------ RECORDS SUPPLIED
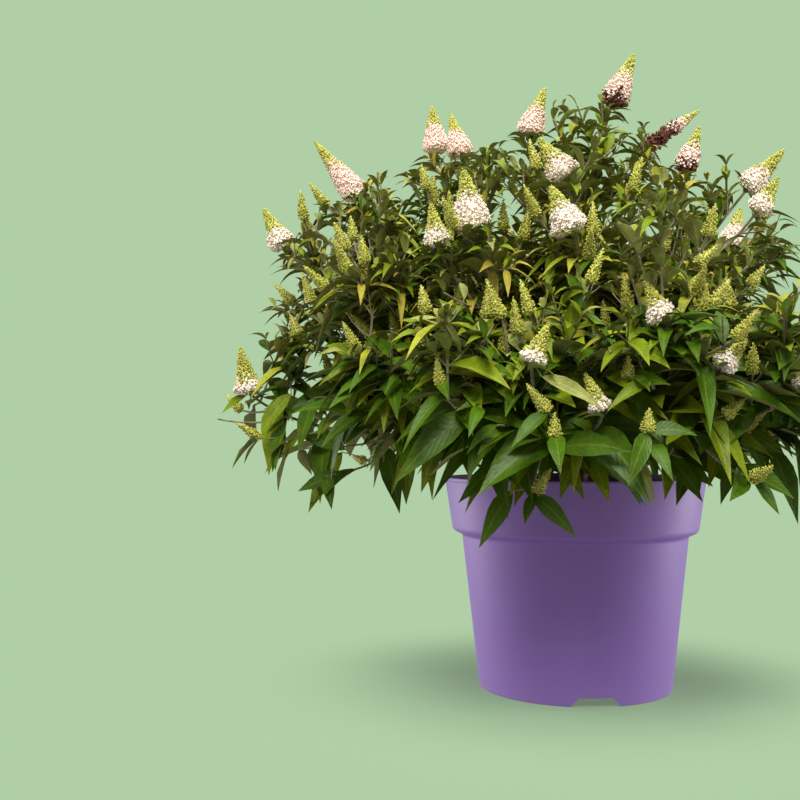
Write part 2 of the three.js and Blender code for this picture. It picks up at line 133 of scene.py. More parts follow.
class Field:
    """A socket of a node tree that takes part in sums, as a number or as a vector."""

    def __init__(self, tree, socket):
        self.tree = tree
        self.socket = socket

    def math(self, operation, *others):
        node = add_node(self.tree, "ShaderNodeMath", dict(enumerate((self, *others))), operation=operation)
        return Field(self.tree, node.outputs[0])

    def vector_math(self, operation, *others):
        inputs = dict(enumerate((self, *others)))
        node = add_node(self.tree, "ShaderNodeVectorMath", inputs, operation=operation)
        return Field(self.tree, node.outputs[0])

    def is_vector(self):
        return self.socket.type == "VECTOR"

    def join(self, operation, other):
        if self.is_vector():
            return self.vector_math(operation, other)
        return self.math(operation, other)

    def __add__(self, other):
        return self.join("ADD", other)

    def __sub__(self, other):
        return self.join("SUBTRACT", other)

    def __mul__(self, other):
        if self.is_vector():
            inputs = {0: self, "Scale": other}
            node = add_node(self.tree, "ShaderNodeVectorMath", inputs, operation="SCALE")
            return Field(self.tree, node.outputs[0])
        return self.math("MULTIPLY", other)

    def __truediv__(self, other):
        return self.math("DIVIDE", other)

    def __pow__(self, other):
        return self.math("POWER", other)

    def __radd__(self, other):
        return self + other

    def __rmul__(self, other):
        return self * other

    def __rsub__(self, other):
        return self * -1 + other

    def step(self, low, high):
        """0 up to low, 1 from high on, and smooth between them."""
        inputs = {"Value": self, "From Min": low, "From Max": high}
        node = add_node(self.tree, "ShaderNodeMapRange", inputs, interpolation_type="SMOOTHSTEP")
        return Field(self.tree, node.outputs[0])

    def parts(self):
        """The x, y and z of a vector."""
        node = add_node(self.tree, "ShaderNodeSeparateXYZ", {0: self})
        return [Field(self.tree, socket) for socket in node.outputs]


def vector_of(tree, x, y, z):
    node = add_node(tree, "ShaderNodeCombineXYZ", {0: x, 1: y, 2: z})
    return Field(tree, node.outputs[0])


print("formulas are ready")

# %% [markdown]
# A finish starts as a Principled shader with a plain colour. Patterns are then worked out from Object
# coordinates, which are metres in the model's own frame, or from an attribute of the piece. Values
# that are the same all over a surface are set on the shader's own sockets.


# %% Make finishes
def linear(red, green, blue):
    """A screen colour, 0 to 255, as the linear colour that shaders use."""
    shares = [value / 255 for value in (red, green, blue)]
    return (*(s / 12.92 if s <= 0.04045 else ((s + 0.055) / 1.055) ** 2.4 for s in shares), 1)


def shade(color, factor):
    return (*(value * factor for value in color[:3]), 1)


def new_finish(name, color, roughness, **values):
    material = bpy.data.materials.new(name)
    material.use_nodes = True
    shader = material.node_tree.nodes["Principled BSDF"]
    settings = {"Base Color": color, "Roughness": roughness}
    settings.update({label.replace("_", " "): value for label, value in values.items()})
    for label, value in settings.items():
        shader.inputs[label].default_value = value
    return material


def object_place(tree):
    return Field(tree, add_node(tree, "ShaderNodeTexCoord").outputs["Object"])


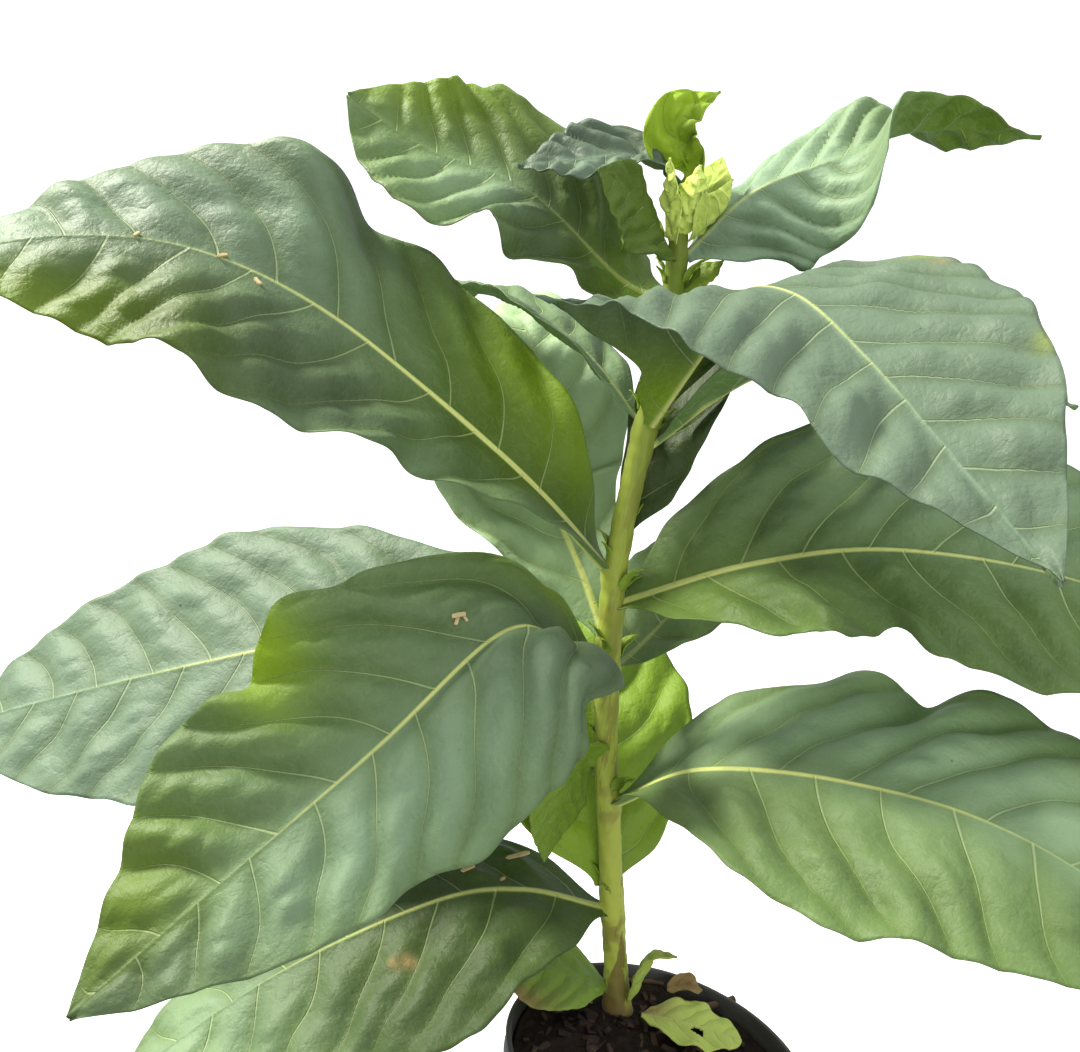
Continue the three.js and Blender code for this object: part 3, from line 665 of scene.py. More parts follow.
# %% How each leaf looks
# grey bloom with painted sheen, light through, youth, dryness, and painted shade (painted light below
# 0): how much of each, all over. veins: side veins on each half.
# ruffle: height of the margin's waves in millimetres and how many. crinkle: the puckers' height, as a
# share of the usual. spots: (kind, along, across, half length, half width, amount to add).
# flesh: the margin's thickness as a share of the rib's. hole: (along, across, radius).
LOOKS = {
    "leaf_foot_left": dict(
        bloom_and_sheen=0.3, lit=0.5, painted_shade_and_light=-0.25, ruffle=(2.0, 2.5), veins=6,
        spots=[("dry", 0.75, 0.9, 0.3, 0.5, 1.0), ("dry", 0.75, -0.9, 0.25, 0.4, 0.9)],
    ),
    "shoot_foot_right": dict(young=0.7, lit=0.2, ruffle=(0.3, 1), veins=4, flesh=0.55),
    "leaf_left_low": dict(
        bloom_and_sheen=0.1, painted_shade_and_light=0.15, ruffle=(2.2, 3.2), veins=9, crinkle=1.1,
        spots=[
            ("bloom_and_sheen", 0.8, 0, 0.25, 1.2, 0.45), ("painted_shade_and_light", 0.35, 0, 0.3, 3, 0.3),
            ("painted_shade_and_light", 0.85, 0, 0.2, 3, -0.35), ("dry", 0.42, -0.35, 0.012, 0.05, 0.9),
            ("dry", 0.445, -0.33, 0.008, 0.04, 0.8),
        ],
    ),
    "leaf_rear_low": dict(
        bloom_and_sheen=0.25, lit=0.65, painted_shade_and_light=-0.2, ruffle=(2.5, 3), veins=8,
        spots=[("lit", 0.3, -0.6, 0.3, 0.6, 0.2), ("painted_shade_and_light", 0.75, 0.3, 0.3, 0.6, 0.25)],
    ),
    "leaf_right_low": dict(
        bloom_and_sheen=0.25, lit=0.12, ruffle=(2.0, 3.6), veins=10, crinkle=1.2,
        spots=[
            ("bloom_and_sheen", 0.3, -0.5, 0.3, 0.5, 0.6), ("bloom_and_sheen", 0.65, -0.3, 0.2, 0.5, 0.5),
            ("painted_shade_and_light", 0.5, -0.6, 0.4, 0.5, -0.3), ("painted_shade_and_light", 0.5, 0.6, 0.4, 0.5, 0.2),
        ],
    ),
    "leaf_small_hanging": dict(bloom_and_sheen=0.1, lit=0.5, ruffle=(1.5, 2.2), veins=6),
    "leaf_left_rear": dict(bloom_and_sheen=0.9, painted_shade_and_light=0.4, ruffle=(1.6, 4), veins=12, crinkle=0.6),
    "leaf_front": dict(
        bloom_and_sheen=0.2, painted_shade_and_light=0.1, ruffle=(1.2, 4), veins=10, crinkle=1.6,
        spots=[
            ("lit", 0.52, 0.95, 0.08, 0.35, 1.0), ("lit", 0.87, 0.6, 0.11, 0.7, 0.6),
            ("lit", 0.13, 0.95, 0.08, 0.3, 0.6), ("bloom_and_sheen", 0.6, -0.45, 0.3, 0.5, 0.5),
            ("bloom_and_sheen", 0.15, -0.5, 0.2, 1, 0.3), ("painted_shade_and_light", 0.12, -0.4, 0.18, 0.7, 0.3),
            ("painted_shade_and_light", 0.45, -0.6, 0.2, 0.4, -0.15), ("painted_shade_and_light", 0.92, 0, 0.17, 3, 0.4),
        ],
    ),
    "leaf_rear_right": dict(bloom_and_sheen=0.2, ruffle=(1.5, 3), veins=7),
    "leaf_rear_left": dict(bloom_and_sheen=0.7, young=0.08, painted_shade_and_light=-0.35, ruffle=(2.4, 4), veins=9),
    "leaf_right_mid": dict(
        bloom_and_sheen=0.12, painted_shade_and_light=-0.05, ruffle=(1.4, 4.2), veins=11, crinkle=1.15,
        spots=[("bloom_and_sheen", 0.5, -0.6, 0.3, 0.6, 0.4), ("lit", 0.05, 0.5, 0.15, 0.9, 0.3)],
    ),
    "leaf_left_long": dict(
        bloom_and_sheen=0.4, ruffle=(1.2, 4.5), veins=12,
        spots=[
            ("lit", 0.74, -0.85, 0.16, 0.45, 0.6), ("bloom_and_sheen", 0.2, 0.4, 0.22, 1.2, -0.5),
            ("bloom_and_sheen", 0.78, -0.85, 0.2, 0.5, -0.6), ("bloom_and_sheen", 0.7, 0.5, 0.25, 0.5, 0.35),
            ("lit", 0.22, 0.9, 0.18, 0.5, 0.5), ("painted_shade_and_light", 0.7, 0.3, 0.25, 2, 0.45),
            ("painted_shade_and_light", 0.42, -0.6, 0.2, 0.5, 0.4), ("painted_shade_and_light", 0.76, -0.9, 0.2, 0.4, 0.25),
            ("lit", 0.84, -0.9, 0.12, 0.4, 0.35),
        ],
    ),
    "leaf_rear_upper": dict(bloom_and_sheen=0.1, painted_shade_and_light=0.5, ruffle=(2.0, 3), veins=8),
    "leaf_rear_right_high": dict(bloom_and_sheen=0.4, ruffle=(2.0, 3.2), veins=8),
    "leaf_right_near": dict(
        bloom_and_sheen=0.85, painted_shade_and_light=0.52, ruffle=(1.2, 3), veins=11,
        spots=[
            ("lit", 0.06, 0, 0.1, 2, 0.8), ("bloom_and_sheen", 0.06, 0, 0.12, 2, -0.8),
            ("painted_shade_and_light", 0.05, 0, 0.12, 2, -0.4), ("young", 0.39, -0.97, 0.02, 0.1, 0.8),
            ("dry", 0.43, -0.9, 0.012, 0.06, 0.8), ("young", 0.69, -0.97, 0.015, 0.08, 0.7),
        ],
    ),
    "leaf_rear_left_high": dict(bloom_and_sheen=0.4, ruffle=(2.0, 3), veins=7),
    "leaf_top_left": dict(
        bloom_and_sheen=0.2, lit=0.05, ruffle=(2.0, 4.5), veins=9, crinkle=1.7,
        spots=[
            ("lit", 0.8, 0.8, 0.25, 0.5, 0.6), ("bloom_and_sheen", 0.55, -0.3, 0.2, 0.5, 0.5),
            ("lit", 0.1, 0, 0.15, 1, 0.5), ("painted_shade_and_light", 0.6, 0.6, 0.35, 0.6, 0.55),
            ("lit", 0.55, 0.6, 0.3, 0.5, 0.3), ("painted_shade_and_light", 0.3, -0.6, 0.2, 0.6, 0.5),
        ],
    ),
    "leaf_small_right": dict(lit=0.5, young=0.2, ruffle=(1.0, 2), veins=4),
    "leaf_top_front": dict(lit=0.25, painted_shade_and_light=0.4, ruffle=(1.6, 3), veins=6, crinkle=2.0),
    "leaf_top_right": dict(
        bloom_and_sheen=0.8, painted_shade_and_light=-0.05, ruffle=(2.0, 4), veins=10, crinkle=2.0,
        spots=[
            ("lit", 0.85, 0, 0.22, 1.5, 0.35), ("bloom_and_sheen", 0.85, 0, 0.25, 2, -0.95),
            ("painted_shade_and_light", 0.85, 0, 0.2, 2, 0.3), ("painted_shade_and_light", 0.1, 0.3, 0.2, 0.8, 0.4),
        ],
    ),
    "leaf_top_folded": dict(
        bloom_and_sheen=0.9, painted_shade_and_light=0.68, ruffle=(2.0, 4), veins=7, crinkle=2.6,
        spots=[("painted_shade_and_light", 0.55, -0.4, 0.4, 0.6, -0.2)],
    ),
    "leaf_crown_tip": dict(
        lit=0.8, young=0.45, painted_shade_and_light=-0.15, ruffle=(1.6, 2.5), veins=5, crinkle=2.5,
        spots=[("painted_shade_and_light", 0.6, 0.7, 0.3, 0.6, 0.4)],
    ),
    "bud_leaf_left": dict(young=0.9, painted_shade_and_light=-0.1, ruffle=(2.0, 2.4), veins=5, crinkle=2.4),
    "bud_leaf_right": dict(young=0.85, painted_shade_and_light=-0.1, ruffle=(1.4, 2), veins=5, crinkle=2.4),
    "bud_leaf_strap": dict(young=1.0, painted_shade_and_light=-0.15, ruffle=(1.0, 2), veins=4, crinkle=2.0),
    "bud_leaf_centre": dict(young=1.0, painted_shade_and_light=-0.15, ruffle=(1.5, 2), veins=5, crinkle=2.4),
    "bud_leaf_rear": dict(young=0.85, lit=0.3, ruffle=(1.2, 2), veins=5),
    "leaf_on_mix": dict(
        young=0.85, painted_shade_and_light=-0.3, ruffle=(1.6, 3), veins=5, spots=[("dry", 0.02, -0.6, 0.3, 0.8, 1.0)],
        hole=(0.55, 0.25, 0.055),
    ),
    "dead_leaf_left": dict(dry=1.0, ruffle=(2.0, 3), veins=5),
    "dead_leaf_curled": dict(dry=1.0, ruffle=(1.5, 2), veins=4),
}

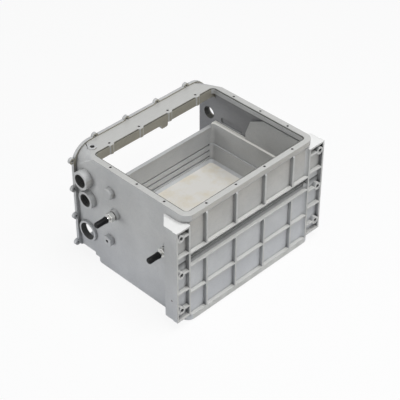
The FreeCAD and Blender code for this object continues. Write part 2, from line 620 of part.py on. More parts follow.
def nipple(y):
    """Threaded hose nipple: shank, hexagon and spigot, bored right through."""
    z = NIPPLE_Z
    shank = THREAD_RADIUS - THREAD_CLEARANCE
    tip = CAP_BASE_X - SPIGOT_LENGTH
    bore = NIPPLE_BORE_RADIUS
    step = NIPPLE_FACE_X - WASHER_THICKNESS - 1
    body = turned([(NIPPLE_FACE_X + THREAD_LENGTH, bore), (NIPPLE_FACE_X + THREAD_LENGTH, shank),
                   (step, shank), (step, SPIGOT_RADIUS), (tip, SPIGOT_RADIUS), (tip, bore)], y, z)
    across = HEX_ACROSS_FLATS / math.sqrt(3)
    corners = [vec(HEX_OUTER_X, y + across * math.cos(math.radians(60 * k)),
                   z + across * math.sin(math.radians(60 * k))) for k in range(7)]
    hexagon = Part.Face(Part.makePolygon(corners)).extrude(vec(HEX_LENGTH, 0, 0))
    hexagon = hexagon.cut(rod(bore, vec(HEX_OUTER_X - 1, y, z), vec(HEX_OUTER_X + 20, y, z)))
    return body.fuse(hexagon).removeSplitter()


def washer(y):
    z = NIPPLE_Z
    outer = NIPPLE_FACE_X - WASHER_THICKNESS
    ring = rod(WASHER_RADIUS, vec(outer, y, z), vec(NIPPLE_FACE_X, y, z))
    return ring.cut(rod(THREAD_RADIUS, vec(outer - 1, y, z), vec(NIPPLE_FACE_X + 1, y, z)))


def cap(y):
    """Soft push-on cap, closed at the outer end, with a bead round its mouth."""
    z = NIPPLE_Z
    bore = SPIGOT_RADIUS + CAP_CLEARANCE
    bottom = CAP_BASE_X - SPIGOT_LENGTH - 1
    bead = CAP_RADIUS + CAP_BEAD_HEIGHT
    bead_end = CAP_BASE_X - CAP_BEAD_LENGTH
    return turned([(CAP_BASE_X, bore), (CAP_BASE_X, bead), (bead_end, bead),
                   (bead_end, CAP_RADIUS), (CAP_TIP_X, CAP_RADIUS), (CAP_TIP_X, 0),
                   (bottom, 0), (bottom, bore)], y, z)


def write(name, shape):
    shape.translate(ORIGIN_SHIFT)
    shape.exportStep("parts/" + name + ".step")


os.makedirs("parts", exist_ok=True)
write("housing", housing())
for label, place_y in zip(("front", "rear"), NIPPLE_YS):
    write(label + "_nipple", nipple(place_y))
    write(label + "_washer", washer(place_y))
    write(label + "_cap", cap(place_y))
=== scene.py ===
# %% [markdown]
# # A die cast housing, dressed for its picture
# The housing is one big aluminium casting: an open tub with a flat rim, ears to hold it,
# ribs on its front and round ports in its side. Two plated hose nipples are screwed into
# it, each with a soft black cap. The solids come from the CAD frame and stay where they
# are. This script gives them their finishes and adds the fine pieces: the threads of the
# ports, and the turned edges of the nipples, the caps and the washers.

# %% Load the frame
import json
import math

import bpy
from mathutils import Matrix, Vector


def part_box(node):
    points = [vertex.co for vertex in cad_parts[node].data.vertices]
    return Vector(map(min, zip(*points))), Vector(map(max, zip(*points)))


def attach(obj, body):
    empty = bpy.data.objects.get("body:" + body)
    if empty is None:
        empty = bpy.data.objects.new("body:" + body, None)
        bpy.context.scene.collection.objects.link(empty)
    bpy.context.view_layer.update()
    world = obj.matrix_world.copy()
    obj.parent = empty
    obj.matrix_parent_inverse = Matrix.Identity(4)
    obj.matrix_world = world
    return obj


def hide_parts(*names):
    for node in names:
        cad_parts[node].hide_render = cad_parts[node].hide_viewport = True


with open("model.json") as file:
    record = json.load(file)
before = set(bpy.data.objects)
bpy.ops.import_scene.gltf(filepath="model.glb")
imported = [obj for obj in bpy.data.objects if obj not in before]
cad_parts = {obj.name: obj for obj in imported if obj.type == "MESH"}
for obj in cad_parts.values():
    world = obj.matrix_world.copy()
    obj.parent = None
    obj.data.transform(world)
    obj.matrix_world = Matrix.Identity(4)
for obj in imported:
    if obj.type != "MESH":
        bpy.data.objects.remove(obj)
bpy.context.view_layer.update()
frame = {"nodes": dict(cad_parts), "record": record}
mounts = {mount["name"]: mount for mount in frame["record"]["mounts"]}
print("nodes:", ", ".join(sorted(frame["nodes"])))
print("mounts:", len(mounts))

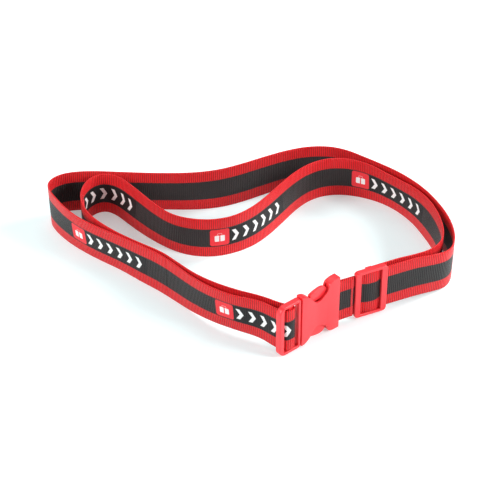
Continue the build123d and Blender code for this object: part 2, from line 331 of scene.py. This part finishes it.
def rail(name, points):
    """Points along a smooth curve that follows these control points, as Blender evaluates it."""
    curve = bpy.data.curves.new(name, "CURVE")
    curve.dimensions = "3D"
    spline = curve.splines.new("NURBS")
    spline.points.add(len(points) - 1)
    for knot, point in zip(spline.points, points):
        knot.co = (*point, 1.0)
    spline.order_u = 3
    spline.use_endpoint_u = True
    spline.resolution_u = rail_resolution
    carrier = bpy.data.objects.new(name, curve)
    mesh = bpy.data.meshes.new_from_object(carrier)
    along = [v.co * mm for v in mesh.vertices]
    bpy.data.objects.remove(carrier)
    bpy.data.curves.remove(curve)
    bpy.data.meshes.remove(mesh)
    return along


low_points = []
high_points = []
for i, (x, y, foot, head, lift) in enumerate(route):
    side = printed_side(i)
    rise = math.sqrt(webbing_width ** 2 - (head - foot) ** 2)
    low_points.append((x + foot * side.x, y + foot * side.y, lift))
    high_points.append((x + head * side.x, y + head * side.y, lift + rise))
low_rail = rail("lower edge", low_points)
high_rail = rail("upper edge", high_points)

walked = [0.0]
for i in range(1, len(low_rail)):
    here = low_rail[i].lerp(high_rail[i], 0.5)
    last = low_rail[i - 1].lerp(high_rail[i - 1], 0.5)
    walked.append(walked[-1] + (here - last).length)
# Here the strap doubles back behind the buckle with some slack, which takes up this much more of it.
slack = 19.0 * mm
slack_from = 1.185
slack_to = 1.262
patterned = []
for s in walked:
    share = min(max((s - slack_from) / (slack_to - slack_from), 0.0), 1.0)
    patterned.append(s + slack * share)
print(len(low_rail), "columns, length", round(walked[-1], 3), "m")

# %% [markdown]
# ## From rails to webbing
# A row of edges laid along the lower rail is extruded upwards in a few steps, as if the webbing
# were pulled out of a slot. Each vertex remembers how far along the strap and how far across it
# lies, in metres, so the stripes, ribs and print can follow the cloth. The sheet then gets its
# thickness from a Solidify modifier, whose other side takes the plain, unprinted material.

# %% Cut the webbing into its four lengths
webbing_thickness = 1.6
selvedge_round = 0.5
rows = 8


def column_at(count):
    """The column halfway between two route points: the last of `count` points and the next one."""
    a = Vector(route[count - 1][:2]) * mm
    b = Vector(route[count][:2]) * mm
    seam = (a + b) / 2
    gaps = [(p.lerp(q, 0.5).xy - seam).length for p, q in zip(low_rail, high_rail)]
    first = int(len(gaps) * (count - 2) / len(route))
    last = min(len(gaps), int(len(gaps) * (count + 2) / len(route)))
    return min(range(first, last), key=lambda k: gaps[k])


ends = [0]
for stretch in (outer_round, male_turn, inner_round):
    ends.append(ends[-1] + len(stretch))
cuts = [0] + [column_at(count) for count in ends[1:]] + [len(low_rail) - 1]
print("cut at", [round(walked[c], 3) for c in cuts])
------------
**WRITTEN EXERCISE:**
Above are the lines; repeat exactly the ones from the line containing "for node in" down to the line containing "imported = [obj", both inclusive.

**TASK ANSWER:**
    for node in names:
        cad_parts[node].hide_render = cad_parts[node].hide_viewport = True


with open("model.json") as file:
    record = json.load(file)
before = set(bpy.data.objects)
bpy.ops.import_scene.gltf(filepath="model.glb")
imported = [obj for obj in bpy.data.objects if obj not in before]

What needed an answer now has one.